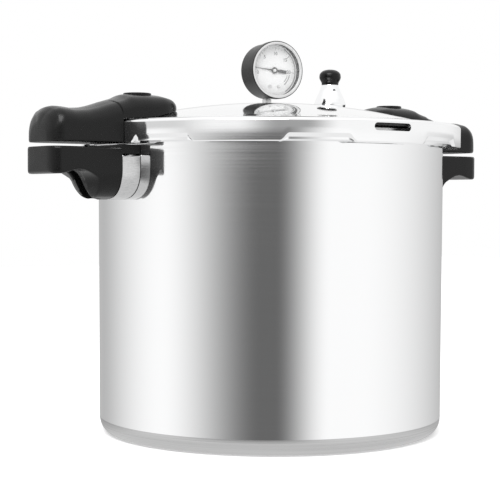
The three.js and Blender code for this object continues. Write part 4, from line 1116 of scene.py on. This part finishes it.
turn = GAUGE @ Matrix.Rotation(math.radians(ZERO_ANGLE), 4, "Z")
blade = build("pointer_blade", *pointer(), pointer_black, turn)
on(blade, "pointer", "pointer_black", "gauge_pointer")
hub = [(1.5, 13.95), (2.9, 13.95), (2.9, 15.0), (2.6, 15.2), (1.7, 15.2), (1.5, 15.0)]
on(build("pointer_hub", *turned(hub, 48), pointer_black, GAUGE), "pointer", "pointer_black")
pin = build("pointer_pin", *turned(round_bar(1.5, 14.0, 15.4, 0.2), 32), satin, GAUGE)
on(pin, "pointer", "satin_aluminium")


def eased_block(half, bottom, top, edge):
    """A square bar with eased edges."""
    rings = []
    for z, inset in ((bottom, edge), (bottom + edge, 0), (top - edge, 0), (top, edge)):
        h = half - inset
        ring = []
        for sx, sy in ((1, 1), (-1, 1), (-1, -1), (1, -1)):
            ends = [(sx * h, sy * (h - edge)), (sx * (h - edge), sy * h)]
            ring.extend((x, y, z) for x, y in (ends if sx * sy > 0 else ends[::-1]))
        rings.append(ring)
    return lofted(rings)


case_low = GAUGE_Z - CASE_RADIUS
stem_turn = moved(GAUGE_X, 0, 0) @ Matrix.Rotation(GAUGE_TURN, 4, "Z")
block = eased_block(3.25, cover_height(7) + 0.6, case_low - GAP, 0.4)
stem = build("stem_square", *block, satin, stem_turn, sharp=30)
on(stem, "cover", "satin_aluminium", "gauge_stem")
neck = build("stem_neck", *turned(round_bar(3, low("gauge_stem").z, case_low + 2), 48), satin, stem_turn)
on(neck, "cover", "satin_aluminium")


# ---------------------------------------------------------------- fittings on the dome


def dome_frame(x, y):
    """The frame of a fitting that stands square on the dome."""
    r = math.hypot(x, y)
    slope = 2 * DOME_RISE * r / DOME_RADIUS**2
    normal = Vector((slope * x / r, slope * y / r, 1)).normalized()
    turn = Vector((0, 0, 1)).rotation_difference(normal).to_matrix().to_4x4()
    return moved(x, y, cover_height(r)) @ turn


lock_place = dome_frame(*LOCK_PLACE)
grommet = [(2.6, -4.9), (6.9, -4.9), (6.9, -3), (4.9, -3), (4.9, 0.3)]
grommet += [(6.9, 0.3), (6.9, 1.0), (6.3, 1.9), (2.6, 1.9)]
piece = build("lock_grommet", *turned(grommet, 48), rubber, lock_place)
on(piece, "cover", "rubber", "cover_lock_grommet")
pin = [(0, -11.7), (1.7, -11.7), (1.7, -8.2), (2.3, -8.2), (2.3, 2.2)]
pin += [(4.0, 2.2), (4.0, 3.4), (3.3, 4.2), (0, 4.2)]
piece = build("lock_pin", *turned(pin, 48), steel, lock_place)
on(piece, "cover_lock", "steel", "cover_lock_pin")
plug = [(0, -5), (5.7, -5), (6.7, -3), (4.7, -3), (4.7, 0.3), (8.0, 0.3)]
plug += [(8.0, 1.3), (7.2, 2.3), (5.6, 2.8), (4.8, 2.3), (0, 2.5)]
piece = build("plug_moulded", *turned(plug, 48), rubber, dome_frame(*PLUG_PLACE))
on(piece, "cover", "rubber", "overpressure_plug")


# ---------------------------------------------------------------- finish of the CAD nodes that still show


for part in frame["record"]["subparts"]:
    materials = frame["nodes"][part["node"]].data.materials
    materials.clear()
    materials.append(LOOKS[part["material_slot"]])


# ---------------------------------------------------------------- studio

VIEW_ANGLE = math.radians(35.8)  # of the camera, from -Y towards -X
DISTANCE = 1345.8
CAMERA_HEIGHT = 213.7
LENS = 103.7
LOOK_LEFT = math.radians(0.802)
LOOK_DOWN = math.radians(1.994)
ROLL = math.radians(0.2)

camera = bpy.data.objects.new("camera", bpy.data.cameras.new("camera"))
scene.collection.objects.link(camera)
scene.camera = camera
camera.data.lens = LENS
camera.data.sensor_width = 36
camera.data.clip_start = 0.05
camera.location = (
    Vector((-DISTANCE * math.sin(VIEW_ANGLE), -DISTANCE * math.cos(VIEW_ANGLE), CAMERA_HEIGHT)) * MM
)
heading = VIEW_ANGLE - LOOK_LEFT
camera.matrix_world = (
    Matrix.Translation(camera.location)
    @ Matrix.Rotation(-heading, 4, "Z")
    @ Matrix.Rotation(math.radians(90) - LOOK_DOWN, 4, "X")
    @ Matrix.Rotation(ROLL, 4, "Z")
)


# Walls of light round the studio: degrees from the camera's direction, and brightness, eased between.
# A dark strip stands in front, a broad light wall on each side, and a dimmer one behind.
POT_WALLS = [(-150, 0.5), (-75, 1.05), (-5, 0.14), (3, 0.14), (40, 1.05), (60, 1.05), (180, 0.5)]
COVER_WALLS = [(-60, 0.7), (-30, 1), (-20, 1), (5, 0.38), (20, 0.38), (42, 1), (120, 1), (180, 0.7)]


def ring_of_light(tree, angle, stops):
    """A colour ramp round the horizon."""
    ramp = tree.nodes.new("ShaderNodeValToRGB")
    ramp.color_ramp.interpolation = "EASE"
    elements = ramp.color_ramp.elements
    for i, (place, brightness) in enumerate(stops):
        position = (place + 180) / 360
        element = elements[i] if i < 2 else elements.new(position)
        element.position = position
        element.color = (*grey(brightness), 1)
    tree.links.new(angle, ramp.inputs["Fac"])
    return ramp.outputs["Color"]


def ranged(tree, value, start, end):
    """0 at start, 1 at end, eased between."""
    node = tree.nodes.new("ShaderNodeMapRange")
    node.interpolation_type = "SMOOTHSTEP"
    node.inputs["From Min"].default_value = start
    node.inputs["From Max"].default_value = end
    tree.links.new(value, node.inputs["Value"])
    return node.outputs["Result"]


def mixed(tree, share, a, b):
    """Mixes two colours; each is a socket or a plain grey."""
    node = tree.nodes.new("ShaderNodeMix")
    node.data_type = "RGBA"
    tree.links.new(share, node.inputs["Factor"])
    for key, value in (("A", a), ("B", b)):
        socket = [s for s in node.inputs if s.name == key and s.type == "RGBA"][0]
        if isinstance(value, (int, float)):
            socket.default_value = (*grey(value), 1)
        else:
            tree.links.new(value, socket)
    return [s for s in node.outputs if s.type == "RGBA"][0]


def light_the_studio():
    """The world: plain white to look at, with soft walls of light to reflect."""
    world = bpy.data.worlds.new("studio")
    scene.world = world
    world.use_nodes = True
    tree = world.node_tree
    tree.nodes.clear()
    place = tree.nodes.new("ShaderNodeTexCoord")
    turn = tree.nodes.new("ShaderNodeVectorRotate")
    turn.rotation_type = "Z_AXIS"
    turn.inputs["Angle"].default_value = VIEW_ANGLE
    tree.links.new(place.outputs["Generated"], turn.inputs["Vector"])
    parts = tree.nodes.new("ShaderNodeSeparateXYZ")
    tree.links.new(turn.outputs["Vector"], parts.inputs["Vector"])
    away = tree.nodes.new("ShaderNodeMath")
    away.operation = "MULTIPLY"
    away.inputs[1].default_value = -1
    tree.links.new(parts.outputs["Y"], away.inputs[0])
    around = tree.nodes.new("ShaderNodeMath")
    around.operation = "ARCTAN2"
    tree.links.new(parts.outputs["X"], around.inputs[0])
    tree.links.new(away.outputs[0], around.inputs[1])
    turns = tree.nodes.new("ShaderNodeMath")
    turns.operation = "MULTIPLY_ADD"
    turns.inputs[1].default_value = 1 / (2 * math.pi)
    turns.inputs[2].default_value = 0.5
    tree.links.new(around.outputs[0], turns.inputs[0])
    height = parts.outputs["Z"]
    lower = ring_of_light(tree, turns.outputs[0], POT_WALLS)
    upper = ring_of_light(tree, turns.outputs[0], COVER_WALLS)
    # Upwards from the horizon: the lower walls, the upper walls, the ceiling, and its bright middle.
    walls = mixed(tree, ranged(tree, height, 0.034, 0.043), lower, upper)
    ceiling = mixed(tree, ranged(tree, height, 0.09, 0.2), walls, 0.98)
    bright = mixed(tree, ranged(tree, height, 0.5, 0.9), ceiling, 1.25)
    ground = mixed(tree, ranged(tree, height, -0.18, -0.45), bright, 0.9)
    glow = tree.nodes.new("ShaderNodeBackground")
    tree.links.new(ground, glow.inputs["Color"])
    plain = tree.nodes.new("ShaderNodeBackground")
    plain.inputs["Color"].default_value = (*grey(1.0), 1)
    seen = tree.nodes.new("ShaderNodeLightPath")
    either = tree.nodes.new("ShaderNodeMixShader")
    tree.links.new(seen.outputs["Is Camera Ray"], either.inputs["Fac"])
    tree.links.new(glow.outputs[0], either.inputs[1])
    tree.links.new(plain.outputs[0], either.inputs[2])
    output = tree.nodes.new("ShaderNodeOutputWorld")
    tree.links.new(either.outputs[0], output.inputs["Surface"])


light_the_studio()

floor_look = principled("floor", grey(0.9), 0.8)
floor_shader = floor_look.node_tree.nodes["Principled BSDF"]
floor_shader.inputs["Emission Color"].default_value = (*grey(1.0), 1)
floor_shader.inputs["Emission Strength"].default_value = 0.25
FLOOR_HALF = 3000
floor_points = [(x * FLOOR_HALF, y * FLOOR_HALF, 0) for x, y in ((-1, -1), (1, -1), (1, 1), (-1, 1))]
floor = build("floor", floor_points, [(0, 1, 2, 3)], floor_look)
floor.location.z = -0.0005
floor.visible_glossy = False


def softbox(name, place, size, energy):
    """A square soft light that faces the canner's upper part."""
    lamp = bpy.data.lights.new(name, "AREA")
    lamp.size = size * MM
    lamp.energy = energy
    holder = bpy.data.objects.new(name, lamp)
    scene.collection.objects.link(holder)
    holder.location = Vector(place) * MM
    aim = Vector((0, 0, 250)) * MM - holder.location
    holder.rotation_euler = aim.to_track_quat("-Z", "Y").to_euler()


softbox("softbox over the camera", (-1000, -900, 1500), 1100, 26)

scene.view_settings.view_transform = "Standard"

━━━━━━━━━━━━━━━━

#### [Task details]
Please print exactly what appears from the first line of the data through the line with "return lofted(rings)", including both of those lines and nothing past them.

#### [In response]
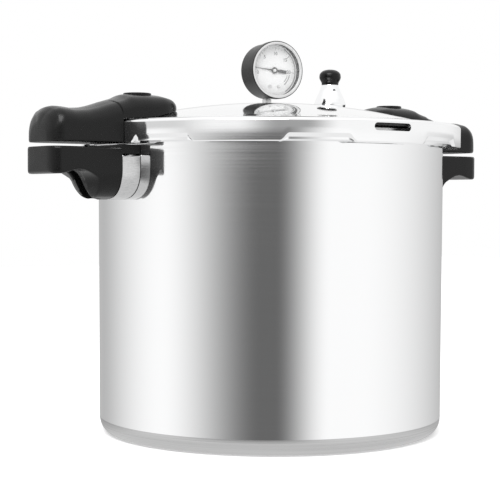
The three.js and Blender code for this object continues. Write part 4, from line 1116 of scene.py on. This part finishes it.
turn = GAUGE @ Matrix.Rotation(math.radians(ZERO_ANGLE), 4, "Z")
blade = build("pointer_blade", *pointer(), pointer_black, turn)
on(blade, "pointer", "pointer_black", "gauge_pointer")
hub = [(1.5, 13.95), (2.9, 13.95), (2.9, 15.0), (2.6, 15.2), (1.7, 15.2), (1.5, 15.0)]
on(build("pointer_hub", *turned(hub, 48), pointer_black, GAUGE), "pointer", "pointer_black")
pin = build("pointer_pin", *turned(round_bar(1.5, 14.0, 15.4, 0.2), 32), satin, GAUGE)
on(pin, "pointer", "satin_aluminium")


def eased_block(half, bottom, top, edge):
    """A square bar with eased edges."""
    rings = []
    for z, inset in ((bottom, edge), (bottom + edge, 0), (top - edge, 0), (top, edge)):
        h = half - inset
        ring = []
        for sx, sy in ((1, 1), (-1, 1), (-1, -1), (1, -1)):
            ends = [(sx * h, sy * (h - edge)), (sx * (h - edge), sy * h)]
            ring.extend((x, y, z) for x, y in (ends if sx * sy > 0 else ends[::-1]))
        rings.append(ring)
    return lofted(rings)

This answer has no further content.